Exercise description: Write the material out again, line by line, exactly as it is.
===== Collected material
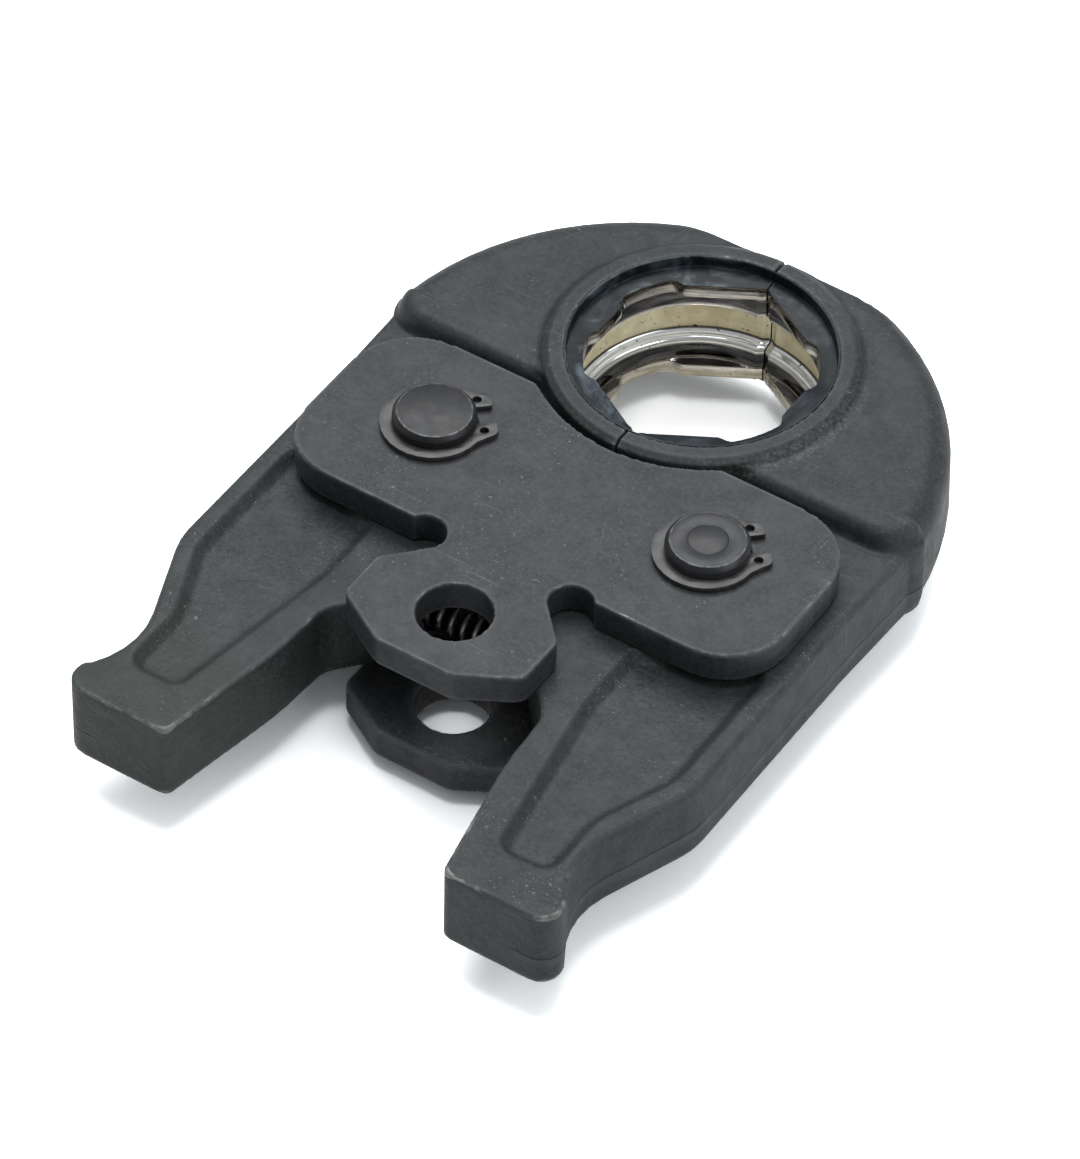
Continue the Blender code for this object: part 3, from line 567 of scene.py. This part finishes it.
split_edge_height = 0.0121
thinnest_wall = 0.0001
turns_at_split = (0.0, 0.25, 0.6, 1.1, 1.8, 2.4, 3.0, 3.4, 3.9)
even_turns_start = 5
even_turns = 171
bead_groove_half_height = 0.0030
bead_groove_edge = 0.0032
ridge_level = 0.0041
round_wall_level = 0.0070
land_level = 0.0111
rim_dark = (0.0080, 0.0100, 0.0125)
# Painted reflection: the grey-blue sheen laid on the blued rim.
rim_painted_sheen = (0.150, 0.185, 0.210)
rim_rust = (0.060, 0.047, 0.036)
rim_grain_depth = 0.00002
gold_dark = (0.70, 0.60, 0.37)
gold_light = (0.95, 0.87, 0.62)
plating_dark = (0.34, 0.315, 0.28)
plating_light = (0.66, 0.62, 0.55)
# Painted reflections: the land, wall, cream and ridge colours; painted shade: the groove line.
painted_land_dark = (0.085, 0.078, 0.070)
painted_land_light = (0.30, 0.28, 0.25)
painted_wall_dark = (0.022, 0.022, 0.024)
painted_wall_light = (0.11, 0.105, 0.10)
painted_cream_dark = (0.50, 0.45, 0.33)
painted_cream_light = (0.88, 0.81, 0.62)
painted_ridge_highlight = (0.92, 0.92, 0.91)
painted_groove_shade = (0.05, 0.045, 0.04)
stain_colour = (0.12, 0.095, 0.065)
spot_colour = (0.02, 0.02, 0.02)
turning_depth = 0.000010


def land_radius(turn):
    """Radius of the pressing lands, at a turn in degrees from the right.

    The flats lie at 0, 60, ... degrees, with hollow corners between them. Beside the split the
    flats run on almost to the corner.
    """
    off = abs((turn + 30) % 60 - 30)
    if abs(abs(turn) - 90) < 30:
        return min(land_flat_radius / cos(radians(off)), land_corner_radius + split_corner_step)
    flat = land_flat_radius / cos(radians(min(off, land_flat_half_turn)))
    share = min(max((off - corner_start) / corner_blend, 0), 1)
    share = share * share * (3 - 2 * share)
    return flat * (1 - share) + land_corner_radius * share


def contour_lining(name, side):
    """One half of the contour as a closed shell, from the split round to the split."""
    rows = list(contour_profile)
    rows += [(radius, from_flats, -z) for radius, from_flats, z in reversed(rows)]
    start = -90 + np.degrees(split_half_gap / lining_radius)
    turns = [start + t for t in turns_at_split]
    turns += list(np.linspace(start + even_turns_start, -start - even_turns_start, even_turns))
    turns += [-start - t for t in reversed(turns_at_split)]
    work = bmesh.new()
    grid = []
    for turn in turns:
        away = min(turn + 90, 90 - turn)
        line = []
        for radius, from_flats, z in rows:
            r = land_radius(turn) + radius if from_flats else radius
            gone = 1 - min(radians(away) * r / split_edge_width, 1)
            if abs(z) < split_edge_height:
                r = min(r + gone * split_edge_depth, lining_radius - thinnest_wall)
            x = max(r * cos(radians(turn)), split_half_gap)
            line.append(work.verts.new(bore_centre + Vector((side * x, r * sin(radians(turn)), z))))
        top, bottom = rows[0][2], rows[-1][2]
        x = max(lining_radius * cos(radians(turn)), split_half_gap)
        y = lining_radius * sin(radians(turn))
        line.append(work.verts.new(bore_centre + Vector((side * x, y, bottom))))
        line.append(work.verts.new(bore_centre + Vector((side * x, y, top))))
        grid.append(line)
    count = len(grid[0])
    plated_rows = range(rim_rows, len(rows) - 1 - rim_rows)
    for one, two in zip(grid, grid[1:]):
        for i in range(count):
            j = (i + 1) % count
            face = work.faces.new((one[i], one[j], two[j], two[i]))
            face.material_index = 1 if i in plated_rows else 0
    work.faces.new(grid[0])
    work.faces.new(reversed(grid[-1]))
    bmesh.ops.remove_doubles(work, verts=work.verts, dist=1e-6)
    bmesh.ops.recalc_face_normals(work, faces=work.faces)
    mesh = bpy.data.meshes.new(name)
    work.to_mesh(mesh)
    work.free()
    mesh.shade_smooth()
    mesh.set_sharp_from_angle(angle=radians(32))
    return new_piece(name, mesh)


def uneven_roughness(tree, shader, place, scale, detail, smoothest, roughest):
    """Roughness that varies over the surface in patches."""
    rough = ramp(tree, noise(tree, place, scale, detail), 0.3, 0.7, smoothest, roughest)
    tree.links.new(rough, shader.inputs["Roughness"])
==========
Task answer:
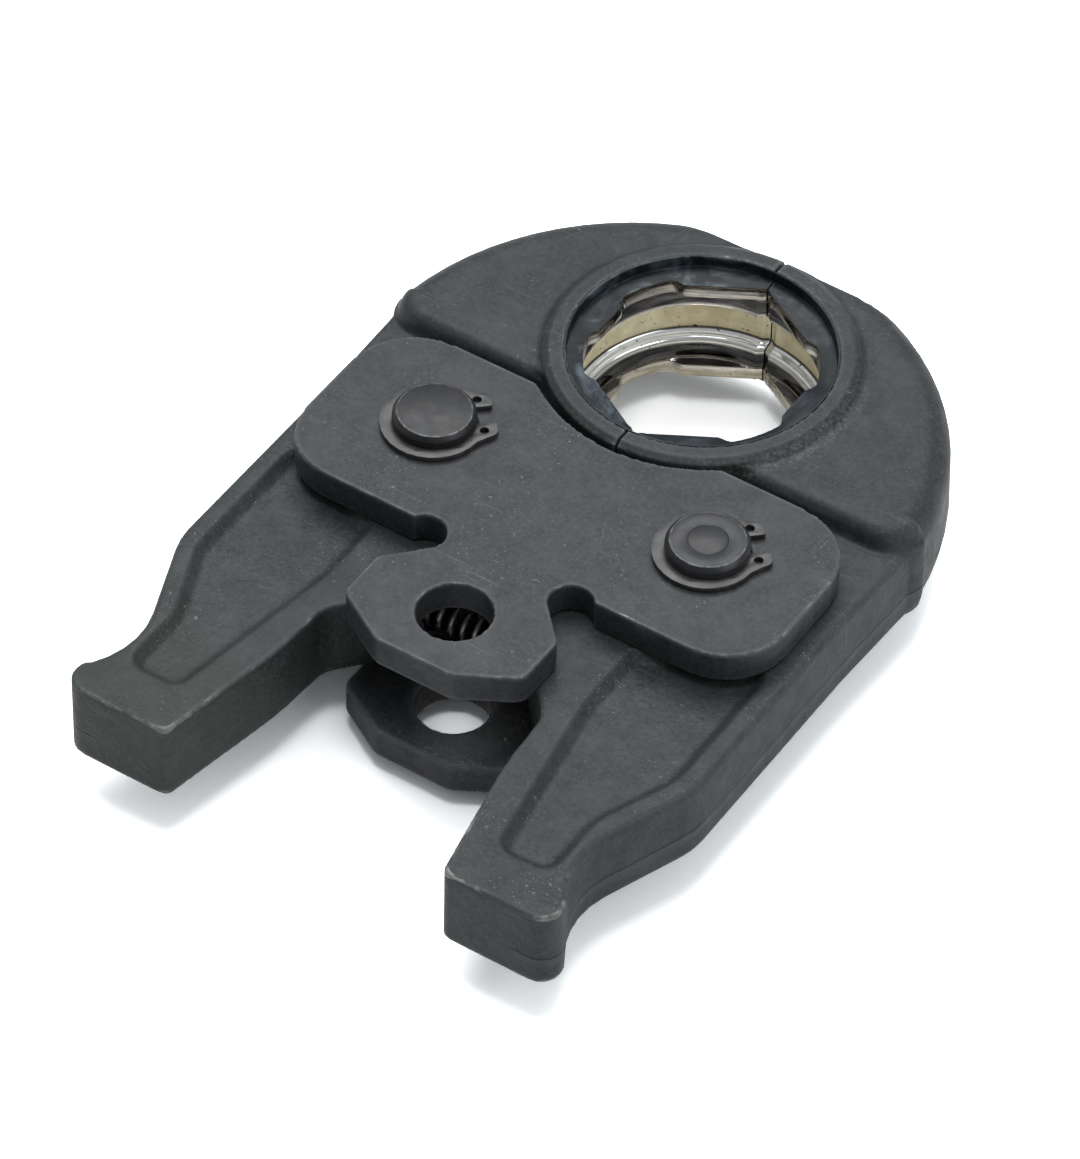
Continue the Blender code for this object: part 3, from line 567 of scene.py. This part finishes it.
split_edge_height = 0.0121
thinnest_wall = 0.0001
turns_at_split = (0.0, 0.25, 0.6, 1.1, 1.8, 2.4, 3.0, 3.4, 3.9)
even_turns_start = 5
even_turns = 171
bead_groove_half_height = 0.0030
bead_groove_edge = 0.0032
ridge_level = 0.0041
round_wall_level = 0.0070
land_level = 0.0111
rim_dark = (0.0080, 0.0100, 0.0125)
# Painted reflection: the grey-blue sheen laid on the blued rim.
rim_painted_sheen = (0.150, 0.185, 0.210)
rim_rust = (0.060, 0.047, 0.036)
rim_grain_depth = 0.00002
gold_dark = (0.70, 0.60, 0.37)
gold_light = (0.95, 0.87, 0.62)
plating_dark = (0.34, 0.315, 0.28)
plating_light = (0.66, 0.62, 0.55)
# Painted reflections: the land, wall, cream and ridge colours; painted shade: the groove line.
painted_land_dark = (0.085, 0.078, 0.070)
painted_land_light = (0.30, 0.28, 0.25)
painted_wall_dark = (0.022, 0.022, 0.024)
painted_wall_light = (0.11, 0.105, 0.10)
painted_cream_dark = (0.50, 0.45, 0.33)
painted_cream_light = (0.88, 0.81, 0.62)
painted_ridge_highlight = (0.92, 0.92, 0.91)
painted_groove_shade = (0.05, 0.045, 0.04)
stain_colour = (0.12, 0.095, 0.065)
spot_colour = (0.02, 0.02, 0.02)
turning_depth = 0.000010


def land_radius(turn):
    """Radius of the pressing lands, at a turn in degrees from the right.

    The flats lie at 0, 60, ... degrees, with hollow corners between them. Beside the split the
    flats run on almost to the corner.
    """
    off = abs((turn + 30) % 60 - 30)
    if abs(abs(turn) - 90) < 30:
        return min(land_flat_radius / cos(radians(off)), land_corner_radius + split_corner_step)
    flat = land_flat_radius / cos(radians(min(off, land_flat_half_turn)))
    share = min(max((off - corner_start) / corner_blend, 0), 1)
    share = share * share * (3 - 2 * share)
    return flat * (1 - share) + land_corner_radius * share


def contour_lining(name, side):
    """One half of the contour as a closed shell, from the split round to the split."""
    rows = list(contour_profile)
    rows += [(radius, from_flats, -z) for radius, from_flats, z in reversed(rows)]
    start = -90 + np.degrees(split_half_gap / lining_radius)
    turns = [start + t for t in turns_at_split]
    turns += list(np.linspace(start + even_turns_start, -start - even_turns_start, even_turns))
    turns += [-start - t for t in reversed(turns_at_split)]
    work = bmesh.new()
    grid = []
    for turn in turns:
        away = min(turn + 90, 90 - turn)
        line = []
        for radius, from_flats, z in rows:
            r = land_radius(turn) + radius if from_flats else radius
            gone = 1 - min(radians(away) * r / split_edge_width, 1)
            if abs(z) < split_edge_height:
                r = min(r + gone * split_edge_depth, lining_radius - thinnest_wall)
            x = max(r * cos(radians(turn)), split_half_gap)
            line.append(work.verts.new(bore_centre + Vector((side * x, r * sin(radians(turn)), z))))
        top, bottom = rows[0][2], rows[-1][2]
        x = max(lining_radius * cos(radians(turn)), split_half_gap)
        y = lining_radius * sin(radians(turn))
        line.append(work.verts.new(bore_centre + Vector((side * x, y, bottom))))
        line.append(work.verts.new(bore_centre + Vector((side * x, y, top))))
        grid.append(line)
    count = len(grid[0])
    plated_rows = range(rim_rows, len(rows) - 1 - rim_rows)
    for one, two in zip(grid, grid[1:]):
        for i in range(count):
            j = (i + 1) % count
            face = work.faces.new((one[i], one[j], two[j], two[i]))
            face.material_index = 1 if i in plated_rows else 0
    work.faces.new(grid[0])
    work.faces.new(reversed(grid[-1]))
    bmesh.ops.remove_doubles(work, verts=work.verts, dist=1e-6)
    bmesh.ops.recalc_face_normals(work, faces=work.faces)
    mesh = bpy.data.meshes.new(name)
    work.to_mesh(mesh)
    work.free()
    mesh.shade_smooth()
    mesh.set_sharp_from_angle(angle=radians(32))
    return new_piece(name, mesh)


def uneven_roughness(tree, shader, place, scale, detail, smoothest, roughest):
    """Roughness that varies over the surface in patches."""
    rough = ramp(tree, noise(tree, place, scale, detail), 0.3, 0.7, smoothest, roughest)
    tree.links.new(rough, shader.inputs["Roughness"])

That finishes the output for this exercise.